SCILAB is another open-source creature, similar to Matlab. It's a free
download. It has reasonable documentation, makes beautiful graphs, has
TONS of other features, and generally behaves itself very nicely. (The
linux binaries install easily; I've never tried the windoze or mac
versions.) Bottom line: If you've got data, you need this or something
like it.

You probably suspected the Linux version runs faster - this is what I
always get when I try an "apples-apples" type of comparison. I wasn't
familiar with SCILAB so I downloaded a couple of versions and did some
basic benchmarking of it with Matlab and Octave. Please insert all the
appropriate disclaimers about how hard good benchmarking really is, but
given that I have a certain computer sitting on my desk I want to know
how much difference it is going to make which OS I boot up and what
software I use to perform the sorts of tasks which I typically do. Over
the long term a little research here will pay off big.

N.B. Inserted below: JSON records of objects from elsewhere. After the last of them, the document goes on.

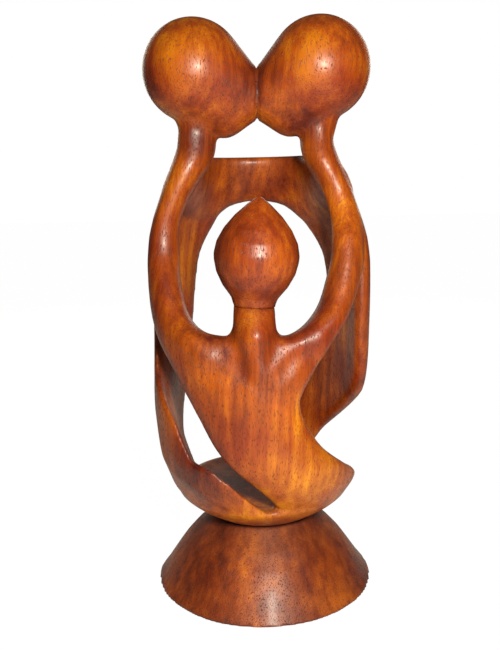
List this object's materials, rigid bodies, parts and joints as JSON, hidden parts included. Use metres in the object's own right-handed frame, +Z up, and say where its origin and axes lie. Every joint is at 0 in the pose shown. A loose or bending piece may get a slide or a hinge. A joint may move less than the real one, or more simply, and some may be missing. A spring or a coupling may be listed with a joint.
{
  "type": "carved family figure",
  "caption": "Abstract carved wooden family: parents whose faceless heads touch, bent into an open egg of limbs round a child, on a cone foot.",
  "frame": {"origin": "centre of the foot's underside, on the face that stands on the table", "axes": "+Z up along the log that the figure is carved from; -Y is the front, towards the child's face; +X to the viewer's right"},
  "size_m": [0.119, 0.119, 0.2989],
  "materials": {
    "body_wood": "satin varnish over orange-brown hardwood with dark pores",
    "head_wood": "satin varnish over red-brown hardwood",
    "foot_wood": "satin varnish over dark red-brown hardwood",
    "dowel_wood": "plain sanded dowel",
    "screw_steel": "zinc plated",
    "felt": "dark felt"
  },
  "bodies": {
    "root": {"figure_carving": "body_wood", "child_head": "head_wood", "child_head_dowel": "dowel_wood", "foot": "foot_wood", "foot_screw": "screw_steel", "screw_washer": "screw_steel", "locating_pins": "dowel_wood", "felt_pad": "felt"}
  },
  "joints": []
}
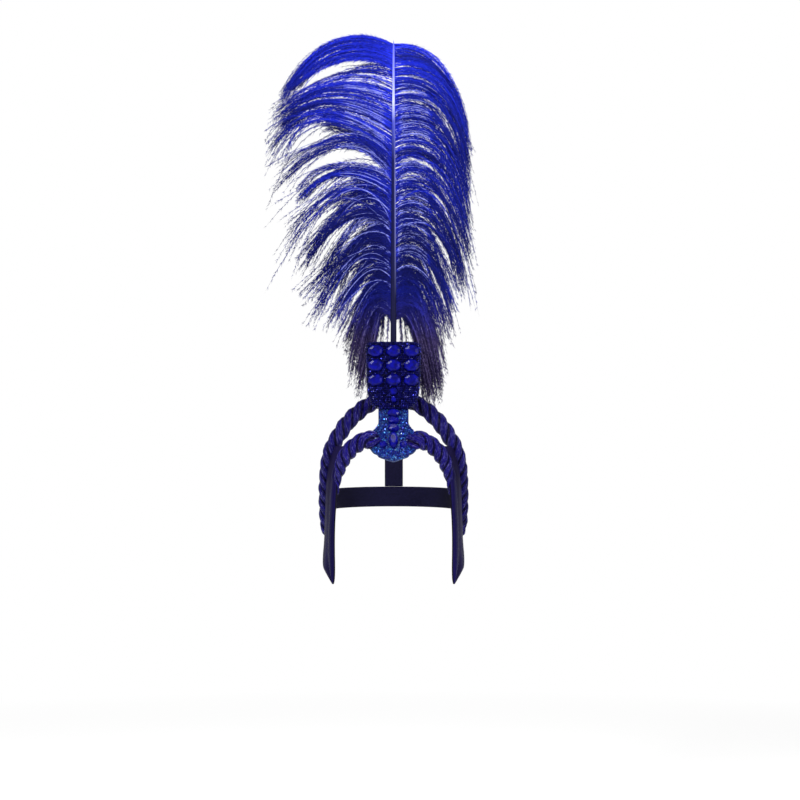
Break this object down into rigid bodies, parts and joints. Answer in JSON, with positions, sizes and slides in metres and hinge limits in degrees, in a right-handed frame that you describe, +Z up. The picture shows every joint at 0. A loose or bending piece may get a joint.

Here's some numbers off of a Pentium 200 with 32 MBytes of RAM running
either Win 95, or Redhat Linux 6.1:

I set up a simple script to numerically solve the generic problem of a
surface function whose value is exponentially decaying away from some
central location:

timer() ** set the timer
y = -10 : 0.1 : 10; ** makes a 201 point vector with values
from -10 to +10
y = y'*ones(1,201); ** turns it into a square matrix
timer() ** see how long it took
y = (y.^2 + y'.^2)^0.5; ** finds the distance from the center
timer() ** see how long it took
y = exp(-y); ** takes the exponential of each element
timer() ** see how long it took

{
(use tic/toc instead of timer in Octave and Matlab)
This is not a very elegant script as is, its writing was dictated by
trying to be compatible with all three programs. Octave and Matlab are
pretty close, but so far SCILAB seems to do a lot of basic things a bit
differently. A better way to write the middle step for Octave or Matlab
is
y = abs(y + i*y');
but I couldn't find the SCILAB equivalent.
}

We now have a 201X201 matrix of calculated values, approximately 40,000
numbers. I also ran from -15 to 15 and -20 to 20, for 90,000 and
160,000 size arrays. In the last case I had to muck about with memory a
bit on SCILAB, setting stacksize(2000000).

The middle step that wasn't written efficiently was by far the most time
consuming. The three steps took Matlab 0.05, 13.57, and 0.17 seconds
respectively for 201X201. Here's what I found in total, where the three
columns refer to time taken (in seconds) for the three array sizes.

40,000 90,000 160,000
----- ----- ------
Matlab 4.2 (Win) 13.57 68.05 152.75
Scilab 2.5 (Win) 15.87 58.88 156.6
Scilab 2.5 (Lin) 10.16 41.08 116.72
Octave 2.0 (Lin) 13.55 47.72 117.80

I wouldn't want to make too many claims about anything else, I'm just
presenting the numbers. The version of Matlab I have is 6 years old,
plus if I use the more efficient form of the middle step (y = abs(y +
i*y')) it takes 9.11 seconds under Matlab, for a total time of less than
10 seconds to run the script with 160,000 points in the array. So a lot
of this boils down to how well you can use whichever one you have with
optimum scripting and memory management, not what works best on a lowest
common denominator type of script, and that makes good benchmarking much
harder.

What I think is fair to conclude is:
1) Scilab appears to run better under Linux than under Windows
2) Of the 4 programs, the two linux ones outperformed the two Windows
ones on identical operations.

This second point is perhaps not very strong based only on this test,
but its a conclusion I come back to whenever I try testing out large
scale number crunching. The more I challenge the system with
calculations that push memory to the limit, the farther ahead Linux
comes. I made up one window/memory/calculation management program that
brought Windows to a halt with about 7 simultaneous instances running,
but I was able run 50 instances under Linux. A friend of mine doing the
SETI-at-home thing says the calculations run 5 times faster when he is
running his system under Linux. This is why many of us type "Windoze".

Its how the system handles big calculations that I really care about
too. Whether a small calculation takes one or two seconds is no big
deal, but whether the big ones take one or two hours is a very big
deal. The fact that under Linux I can perform other tasks with my
computer while running a large calculation is a big plus too.